The sunnyside cafe, Delmas was open for outside business so we had our coffee there. The rest of the morning was taken up by walking around the neighborhood checking out restaurants to have Dawn's birthday dinner. We had some recommendations from friends at home, some from Isabelle and I have an idea that has cooking for a couple of years. We have only vague directions, but we find them one by one. None of them really seem to fit the bill. Le Moissonier, Le Pre Vert, Atelier de Maitre Albert, all good restaurants, but they just weren't working for us. One of my thoughts is that although I want the food to be good, I don't want it to be more important than we are.
Cafe Louis Phillipe
But we were running late for finding lunch. Again we needed to be in the sun, so we ended up crossing over to the right bank near a hotel we had stayed in another time and had lunch at Louis Phillipe, a place we had passed many times but never eaten in. We found a table in the sun, but protected from the slight breeze and two hours later we were finished. I never know where the time goes at lunch. There are always things to see, to talk about , to plan, or just to enjoy. A half bottle of rose, added to the festivities.
Eglise St. Gervais-St. Protais at night
After lunch, we visited the Church Saints Portais and Gervais. They were setting up some kind of multimedia presentation with sound and projections and when I saw them working on a fastfold screen I offered to help. It was a big one and there were only three of them working on it. As we wandered around the nave I kept an eye on them and did manage to rush over and foot it for them when the three of them got it off the ground but couldn't mange to stand it all the way up. I got some thanks and I felt that I had done my good deed for the day.
When we got back, Isabelle and I worked on her laptop while Dawn got to take a nap. We were working on making her e-mail program easier to use and also organizing the many photos she has stored on her computer. We lost track of the time and but I knew it I was running upstairs to wake Dawn and both of us were getting ready to go out with Jean and Isabelle to see the National Ballet of Spain at the Chatelet.
Photo by Fernando Marcos
Overheated and misorganized are my first thoughts, but very enjoyable. It was in high contrast to the evening before excepting the excellent dancing in both companies. Keersmaeker shows her years of experience in making her highly satisfying work, where the choreographer Nacho Duato here seems to rely on crowd pleasing formulas backed up with over the top sets and effects. The sand pouring down on the poor dancer is example number one. But they could dance and he could create movement, he just couldn't organize it in a way that could really lift it up to art.
Dawn:
Seated next to Jean, I tried to explain my reaction to him. How could I say that I felt the relationship between the choreography and the music was too predictable? Ah, Isabelle gave me the phrase: "trop evident." He agreed.
Arcangelo by Nacho Duato
Stephen:
Afterwards, Jean took us to a Chinese restaurant around the corner for a late supper. As we were being shown to our table, Jean broke away from our little group to go over to greet and shake hands with the owner.
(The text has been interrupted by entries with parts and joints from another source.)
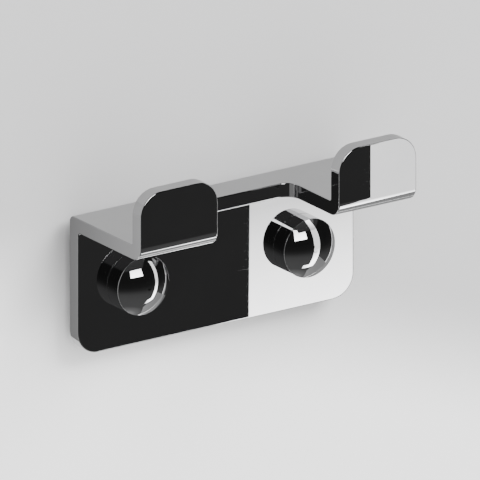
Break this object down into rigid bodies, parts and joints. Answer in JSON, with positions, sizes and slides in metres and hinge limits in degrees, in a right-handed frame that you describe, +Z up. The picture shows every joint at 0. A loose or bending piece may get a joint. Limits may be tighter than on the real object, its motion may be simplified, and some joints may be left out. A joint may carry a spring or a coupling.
{
  "type": "wall hook rack",
  "caption": "Polished wall hook rack: one bent steel plate with upturned hooks at its ends, clamped to hidden stand-off bases by round cap nuts.",
  "frame": {"origin": "on the wall plane, midway between the two wall screws", "axes": "+Y into the wall, -Y towards the room, +X to the right as seen from the room, +Z up"},
  "size_m": [0.1078, 0.0759, 0.0654],
  "materials": {
    "polished_steel": "mirror polished stainless steel",
    "polished_knob": "mirror polished, turned",
    "turned_steel": "turned, unpolished",
    "screw_steel": "zinc plated",
    "pad_rubber": "matt",
    "washer_nylon": "translucent white nylon"
  },
  "bodies": {
    "rack": {"hook_plate": "polished_steel", "left_wall_base": "turned_steel", "left_wall_pad": "pad_rubber", "left_wall_screw": "screw_steel", "right_wall_base": "turned_steel", "right_wall_pad": "pad_rubber", "right_wall_screw": "screw_steel"},
    "left_washer": {"left_knob_washer": "washer_nylon"},
    "left_knob": {"left_knob": "polished_knob"},
    "right_washer": {"right_knob_washer": "washer_nylon"},
    "right_knob": {"right_knob": "polished_knob"}
  },
  "joints": [
    {"name": "left_knob_travel", "type": "slide", "parent": "rack", "child": "left_washer", "axis": [0, -1, 0], "range_m": [0, 0.0041]},
    {"name": "left_knob_turn", "type": "hinge", "parent": "left_washer", "child": "left_knob", "pos_m": [-0.0325, 0, 0], "axis": [0, -1, 0], "range_deg": [0, 1440]},
    {"name": "right_knob_travel", "type": "slide", "parent": "rack", "child": "right_washer", "axis": [0, -1, 0], "range_m": [0, 0.0041]},
    {"name": "right_knob_turn", "type": "hinge", "parent": "right_washer", "child": "right_knob", "pos_m": [0.0325, 0, 0], "axis": [0, -1, 0], "range_deg": [0, 1440]}
  ],
  "couplings": [
    {"joint": "left_knob_travel", "follows": "left_knob_turn", "m_per_rad": 0.00015915},
    {"joint": "right_knob_travel", "follows": "right_knob_turn", "m_per_rad": 0.00015915}
  ]
}
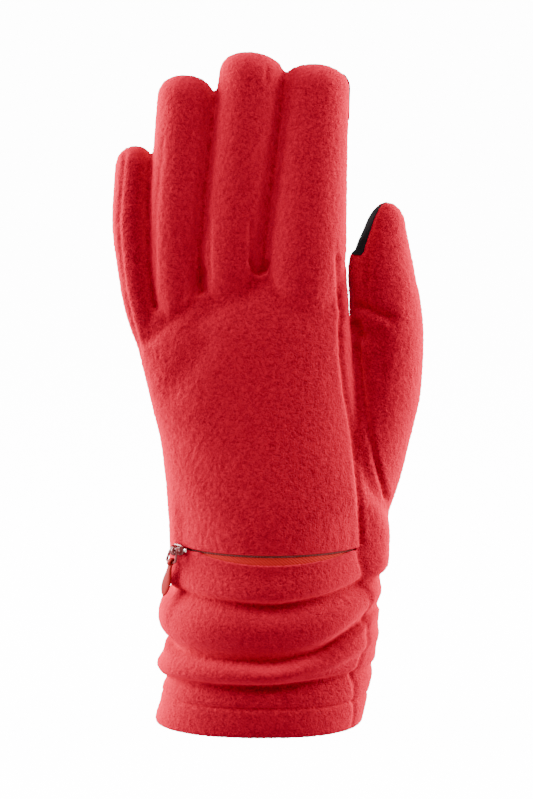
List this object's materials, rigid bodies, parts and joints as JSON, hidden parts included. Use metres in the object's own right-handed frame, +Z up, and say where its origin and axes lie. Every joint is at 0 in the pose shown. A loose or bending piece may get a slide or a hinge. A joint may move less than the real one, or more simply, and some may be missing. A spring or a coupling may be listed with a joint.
{
  "type": "fleece glove with zipped cuff pocket",
  "caption": "Left-hand fleece glove with touch patches and a zipped cuff pocket that stows a flip-over mitten hood.",
  "frame": {"origin": "under the middle of the glove, on the surface that its hem stands on", "axes": "+Z up towards the fingertips, -Y out of the back of the hand, +X towards the thumb"},
  "size_m": [0.1225, 0.0605, 0.2695],
  "materials": {
    "fleece": "short soft pile fleece",
    "lining": "thin woven lining",
    "zip_tape": "twill tape",
    "zip_coil": "nylon coil",
    "touch_patch": "matt conductive knit",
    "painted_zinc": "dark red enamel",
    "bare_steel": "bright",
    "tab_red": "smooth matt"
  },
  "bodies": {
    "hand": {"hand_back": "fleece", "hand_palm": "fleece", "thumb_gusset": "fleece", "cuff_back": "fleece", "cuff_palm": "fleece", "pocket_lining": "lining", "mitten_hood": "lining", "zip_tape_upper": "zip_tape", "zip_tape_lower": "zip_tape", "zip_coil_upper": "zip_coil", "zip_coil_lower": "zip_coil", "zip_bottom_stop": "bare_steel"},
    "little_finger": {"little_back": "fleece", "little_palm": "fleece", "little_strip_right": "fleece"},
    "ring_finger": {"ring_back": "fleece", "ring_palm": "fleece", "ring_strip_left": "fleece", "ring_strip_right": "fleece"},
    "middle_finger": {"middle_back": "fleece", "middle_palm": "fleece", "middle_strip_left": "fleece", "middle_strip_right": "fleece"},
    "index_finger": {"index_back": "fleece", "index_palm": "fleece", "index_strip_left": "fleece", "index_touch_patch": "touch_patch"},
    "thumb": {"thumb_back": "fleece", "thumb_palm": "fleece", "thumb_touch_patch": "touch_patch"},
    "slider": {"zip_slider": "painted_zinc"},
    "link": {"pull_link": "painted_zinc"},
    "tab": {"pull_tab": "tab_red"}
  },
  "joints": [
    {"name": "little_fold", "type": "hinge", "parent": "hand", "child": "little_finger", "pos_m": [-0.0508, 0.005, 0.168], "axis": [-0.9994, 0, -0.0338], "range_deg": [0, 60], "stiffness_Nm_per_rad": 0.02, "springref_deg": -2.86},
    {"name": "ring_fold", "type": "hinge", "parent": "hand", "child": "ring_finger", "pos_m": [-0.0363, 0.005, 0.181], "axis": [-0.9979, 0, 0.064], "range_deg": [0, 60], "stiffness_Nm_per_rad": 0.02, "springref_deg": -2.86},
    {"name": "middle_fold", "type": "hinge", "parent": "hand", "child": "middle_finger", "pos_m": [-0.0145, 0.005, 0.187], "axis": [-0.9945, 0, 0.1043], "range_deg": [0, 60], "stiffness_Nm_per_rad": 0.02, "springref_deg": -2.86},
    {"name": "index_fold", "type": "hinge", "parent": "hand", "child": "index_finger", "pos_m": [0.0145, 0.005, 0.188], "axis": [-0.9974, 0, 0.0717], "range_deg": [0, 60], "stiffness_Nm_per_rad": 0.02, "springref_deg": -2.86},
    {"name": "thumb_fold", "type": "hinge", "parent": "hand", "child": "thumb", "pos_m": [0.0482, 0.011, 0.168], "axis": [-0.9997, 0, -0.0235], "range_deg": [0, 40], "stiffness_Nm_per_rad": 0.02, "springref_deg": -2.86},
    {"name": "zip_run", "type": "hinge", "parent": "hand", "child": "slider", "pos_m": [0.002, 0.02, 0.0746], "axis": [0, 0, 1], "range_deg": [0, 84]},
    {"name": "link_swing", "type": "hinge", "parent": "slider", "child": "link", "pos_m": [-0.03688, -0.0169, 0.0746], "axis": [-0.6884, 0.7254, 0], "range_deg": [0, 100]},
    {"name": "tab_swing", "type": "hinge", "parent": "link", "child": "tab", "pos_m": [-0.03688, -0.0169, 0.0696], "axis": [-0.6884, 0.7254, 0], "range_deg": [0, 60]}
  ]
}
Malek had done the same thing the day before when taking us to lunch. There is a clue here about being a Frenchman, but I am not sure what it is about.. Perhaps, it indicates the important places that restaurants have in their lives. Perhaps it is that these two men, both heroes in my eyes, but living totally different lives, see the world as full of people where I am likely just to see tasks.
Anyway, the food was tasty. Jean ordered a couple of beers which we all shared. A metro ride back, and a quiet walk, past an Irish bar preparing for the next day's festivities. Jean pointed out some beautiful old building, with some tongue in cheek gentle remarks about some of the newer ones. We have stopped looking at the clock when we return. We know it's late. We fall asleep.
Thursday, March 17, 2005
We started with cafe au laits at the Cafe Delmas, but Dawn decided to buy a pound of espresso and a pain au chocolate afterward to complete our breakfast in the apartment. Two coffees are over $10, so for the rest of the trip, I made coffee in the morning for the two of us and we enjoyed the view out our windows. It also gives us the opportunity to do some stretching which our legs sorely needed.
We headed for Musee Maillol by way of a saunter in the Luxembourg Garden. The place was full of Parisiens with their lunches. The sun was out and the temperature perfect. Flowers were blooming. We were pretty happy. We found the museum and then began another search for lunch.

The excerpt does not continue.